In [None]:
#######################################
###!@0 START INIT ENVIRONMENT
from google.colab import drive
drive.mount('/content/drive', force_remount=True)
!apt-get install openjdk-8-jdk-headless -qq > /dev/null
#!wget -q https://mirrors.estointernet.in/apache/spark/spark-3.0.3/spark-3.0.3-bin-hadoop2.7.tgz -P /content/drive/MyDrive # link wrong in blog
!tar xf /content/drive/Shareddrives/DA231-2021-Aug-Public/spark-3.0.3-bin-hadoop2.7.tgz
!pip install -q findspark
import os
os.environ["JAVA_HOME"] = "/usr/lib/jvm/java-8-openjdk-amd64"
os.environ["SPARK_HOME"] = "/content/spark-3.0.3-bin-hadoop2.7"

###!@0 END INIT ENVIRONMENT

Mounted at /content/drive


In [None]:
#######################################
###!@1 START OF PYSPARK INIT
import findspark
findspark.init()
findspark.find()
from pyspark.sql import SparkSession
spark = SparkSession.builder\
         .master("local")\
         .appName("Colab")\
         .config('spark.ui.port', '4050')\
         .getOrCreate()
spark
# Spark is ready to go within Colab!
###!@1 END OF PYSPARK INIT

In [None]:
#Common Imports
from datetime import datetime
from pyspark.sql.types import *
from pyspark.sql.functions import col
import pyspark.sql.functions as F
from pyspark import SparkContext, SparkConf
import sys
import json
import pandas as pd

from pydrive.auth import GoogleAuth
from pydrive.drive import GoogleDrive
from google.colab import auth
from oauth2client.client import GoogleCredentials

In [None]:
# Folder ID of a folder in my Google Drive. This has to be changed
fid = "1aWbFBZuxGqNouFyxGWQkRIG5vd58JPgQ"

auth.authenticate_user()
gauth = GoogleAuth()
gauth.credentials = GoogleCredentials.get_application_default()
drive2 = GoogleDrive(gauth)

In [None]:
sc = SparkContext.getOrCreate()

drivepath = "/content/drive/Shareddrives/ProjectSharedDrive/wazirxCSVData"
driveDAILYpath = "/content/drive/Shareddrives/ProjectSharedDrive/wazirxDAILY"

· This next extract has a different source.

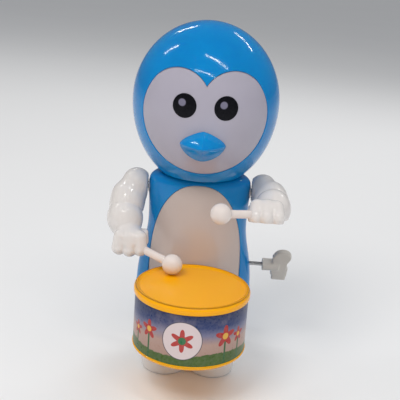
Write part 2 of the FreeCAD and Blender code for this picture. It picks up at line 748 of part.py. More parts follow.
def make_arm(sign, word, lowered):
    """One arm with its stick, axle and lever, drawn raised about its shoulder pivot and then swung."""
    swing = Rotation(X_AXIS, dim("arm_swing") if lowered else 0)
    balls = arm_balls(f"{word}_arm_outer", sign, ARM_STATIONS, "0")
    solid = fuse(f"{word}_arm_solid", [*balls, *arm_limbs(f"{word}_arm", sign)])
    inner_balls = arm_balls(f"{word}_arm_inner", sign, ARM_STATIONS[:-1], "arm_wall")
    hollow = fuse(f"{word}_arm_hollow", inner_balls)
    hollow_front_at = ("-70", "-(fist_forward-9)-60", "-30")
    hollow_front = box(f"{word}_arm_hollow_end", ("140", "60", "60"), hollow_front_at)
    hollow_kept = cut(f"{word}_arm_hollow_kept", hollow, hollow_front)
    boss_at = (side("29.6", sign), "0", "0")
    boss = cylinder(f"{word}_arm_boss", "axle_radius+2", "17.4", boss_at, X_AXIS * sign)
    shell = fuse(f"{word}_arm_shell", [cut(f"{word}_arm_walls", solid, hollow_kept), boss])
    below = doc.addObject("Part::Box", f"{word}_arm_below")
    bind(below, Length="160", Width="120", Height="40")
    sole = Placement(Vector(0, 0, dim("arm_sole_up")), Rotation(X_AXIS, -dim("arm_sole_tilt")))
    below.Placement = sole * Placement(Vector(-80, -100, -40), Rotation())
    inside = box(f"{word}_arm_inside", ("31.6*2", "200", "100"), ("-31.6", "-100", "-50"))
    hole_at = (side("15", sign), "0", "0")
    axle_hole = cylinder(f"{word}_axle_hole", "axle_radius+0.01", "30", hole_at, X_AXIS * sign)

    stick, stick_hole = make_stick(sign, word)
    arm = cut(f"{word}_arm_form", shell, below, inside, axle_hole, stick_hole)
    for obj, label in ((arm, "arm"), (stick, "drumstick")):
        place(obj, ("0", "0", "shoulder_z"))
        obj.Placement.Rotation = swing
        subpart(obj, f"{word}_{label}")

    axle_at = (side("lever_x-lever_thickness/2", sign), "0", "shoulder_z")
    axle = cylinder(f"{word}_axle", "axle_radius", "41-lever_x+lever_thickness/2", axle_at)
    axle.Placement.Rotation = swing * Rotation(Z_AXIS, X_AXIS * sign)
    subpart(axle, f"{word}_arm_axle")
    make_lever(sign, word, lowered)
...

tickers = open(drivepath+"/tickers" ,"r")
tfile = json.load(tickers)
tickers.close()

Get the list of coins from **tickers** file.
Choose only **USDT** Coins

In [None]:
coins = list(tfile.keys())
USDTcoins = [s for s in coins if "usdt" in s]

Sanity check in case the data upload is interrupted in between.
Get the list of files and compare with the list created. 
Upload only the coins which are not uploaded yet

In [None]:

uploaded = drive2.ListFile({'q': "title contains 'csv' "}).GetList()

alreadyUploaded = []
for fil in uploaded:
  alreadyUploaded.append(fil['originalFilename'])

coinsUploaded = [s[:-10] for s in alreadyUploaded if "HOURLY" in s]
coinsNotUploaded = [s for s in USDTcoins if s not in coinsUploaded]

print(len(coinsNotUploaded))

0


Creating Cumulative Data

**Hourly to Daily**

**Date**: Day starts at 02-11-2021  00:00:00 and ends at 23:00:00. Date must be in 02-11-2021 format

**Open**: Use the same Hourly.'Open' value at 00:00:00

**High**: Use the Max of Hourly.'High' Column

**Low**: Use of Min of Hourly.'Low' Column

**Close**: Use the same Hourly.'Close' value at 23:00:00

**Volume**: Get the Sum of Hourly.'Volume’

Similar logic for **Daily to Monthly** also


In [None]:
for coin in coinsNotUploaded:
  coinname = coin
  print("Processing "+ coin)
  coinfile = drivepath+"/"+coinname+".csv"
  coinDF1 = spark.read.option("header",True).option("inferSchema",True).csv(coinfile)
  hourDF = coinDF1.dropDuplicates()

  #DAILY
  dayDF = hourDF.dropDuplicates().withColumn("Daily", col("Date")[0:10])

  DailyCumulative = dayDF.groupBy(["Daily"]).agg(F.first('Open').alias('Open'), F.max('High').alias('High'), F.min('Low').alias('Low'),\
                                                F.last('Close').alias('Close'), F.sum('Volume').alias('Volume'), F.count('Daily').alias('Count'))\
                                                .withColumnRenamed("Daily", "Date").orderBy(["Date"])
  DailyDF = DailyCumulative.filter(col("Count") > 18).drop("Count")

  #MONTHLY
  monthDF = DailyCumulative.withColumn("Monthly", col("Date")[0:7])

  MonthlyCumulative = monthDF.groupBy(["Monthly"]).agg(F.first('Open').alias('Open'), F.max('High').alias('High'), F.min('Low').alias('Low'),\
                                                F.last('Close').alias('Close'), F.sum('Volume').alias('Volume'), F.count('Monthly').alias('Count'))\
                                                .withColumnRenamed("Monthly", "Date").orderBy(["Date"])

  MonthlyDF = MonthlyCumulative.filter(col("Count") > 20).drop("Count")

  #CSV Files in Local Storage
  hourDF.toPandas().to_csv(coinname+"HOURLY.csv")
  DailyDF.toPandas().to_csv(coinname+"DAILY.csv")
  MonthlyDF.toPandas().to_csv(coinname+"MONTHLY.csv")


  #Upload to Google Drive
  f = drive2.CreateFile({'title': coinname+"HOURLY.csv", 'parents':[{'id': fid}]})
  f.SetContentFile(coinname+"HOURLY.csv")
  f.Upload()

  f = drive2.CreateFile({'title': coinname+"DAILY.csv", 'parents':[{'id': fid}]})
  f.SetContentFile(coinname+"DAILY.csv")
  f.Upload()

  f = drive2.CreateFile({'title': coinname+"MONTHLY.csv", 'parents':[{'id': fid}]})
  f.SetContentFile(coinname+"MONTHLY.csv")
  f.Upload()
  print("Uploaded "+coin)